Taylor Gildersleeve, Peter Strauss, James C.Burns, Isabella Hoffman, Ashley Mc Carthy, Timothy Brennen, Samantha Robinson, Griffin Freeman.
Directed by Doug Campbell.
“Sugar Daddies” is a euphemism for “dirty old men”. And this is the case here, affluent dirty old men who seem initially charming but prey on young women, setting them up financially, at their sexual beck and call.
This is something of a moralising film, a warning to young women, especially in this case of University students with meagre means, not to get caught up in any kind of prostitution, especially being the equivalent of a call girl for the Sugar Daddies.

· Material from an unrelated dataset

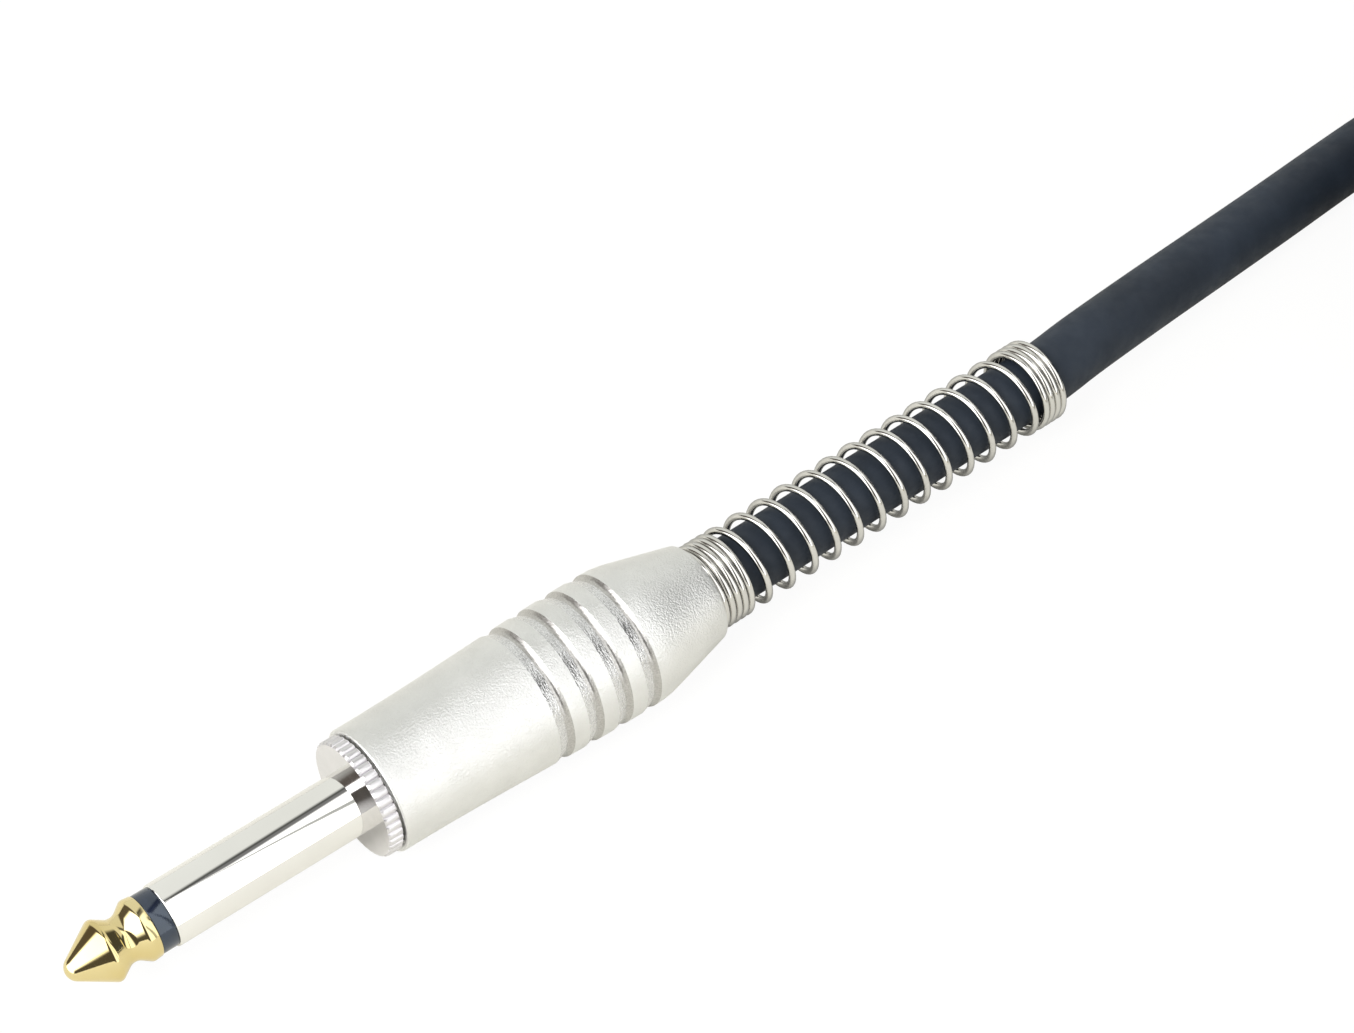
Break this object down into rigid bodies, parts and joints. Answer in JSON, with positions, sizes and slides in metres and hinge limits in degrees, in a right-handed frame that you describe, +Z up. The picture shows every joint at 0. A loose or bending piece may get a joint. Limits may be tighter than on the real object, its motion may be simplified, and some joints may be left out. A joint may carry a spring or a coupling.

As with this kind of film, there is certain amount of prurience as we watch the central character, a decent enough young woman, Kara (Taylor Gildersleeve) who is put off by her roommate’s reliance on the Sugar Daddy to pay her fees and keep her in clothes and jewellery. She is persuaded to go to a club where the men meet, is introduced to a businessman, Grant, who is praised as being a catch. He is played by Peter Strauss, a long way and many years from Rich Man, Poor Man.
Kara’s family is in straitened circumstances after an accident with her father which is not covered by insurance. However, her parents are a decent couple, the father doing auto mechanic repairs. They want Kara to study and graduate. She has been offered an internship with a significant lawyer during her summer break.
When she begins a relationship with Grant, she is at first reluctant, then fairly easily slips into the role of a mistress, with his promises to pay her tuition as well as her father’s medical fees. She goes along with this, alienating her student boyfriend when he discovers the truth.
But one of the points being made is that these young women either don’t have a moral anchor, no discernment between what is right in what is wrong, claiming that they are adults, doing nothing wrong and can make their own choices, or they have a moral anchor which they ignore more and more. This becomes the case with Kara.
There are some contrivances in the plot, Grant giving Kara a new car and her not paying attention and bumping into another vehicle, asking her father to repair it and his discovering that Grant owns the car, leading to a confrontation with his daughter, and with Grant. She asserts her independence although she is caught up in Grant’s fantasies, especially sexual highs through asphyxiation.
She refuses to leave her father’s birthday party and Grant cuts off her off. She succumbs to Grant again, but when he invites her and a friend to go together to his mansion and the friend gives her a drug, she is sick, finds that Grant has asphyxiated her friend and his loyal assistant has disposed of the body.
The film becomes melodramatic – perhaps because it is to serve as a warning for young women who might be contemplating such behaviour and it is reminding them of the dire consequences possible. Kara has a GPS which she has turned off but fortunately, turns it on again, phones her father as she is abducted by Grant’s assistant, her father follows her and there is a last-minute saving Kara from being injected with a deadly drug. They go to the police, Grant trying to escape in his private plane when he is arrested.
The film does what it intends to do, leading us into this seeming highlife, highlighting its attractiveness, then indicating the consequences and the repercussions for these choices.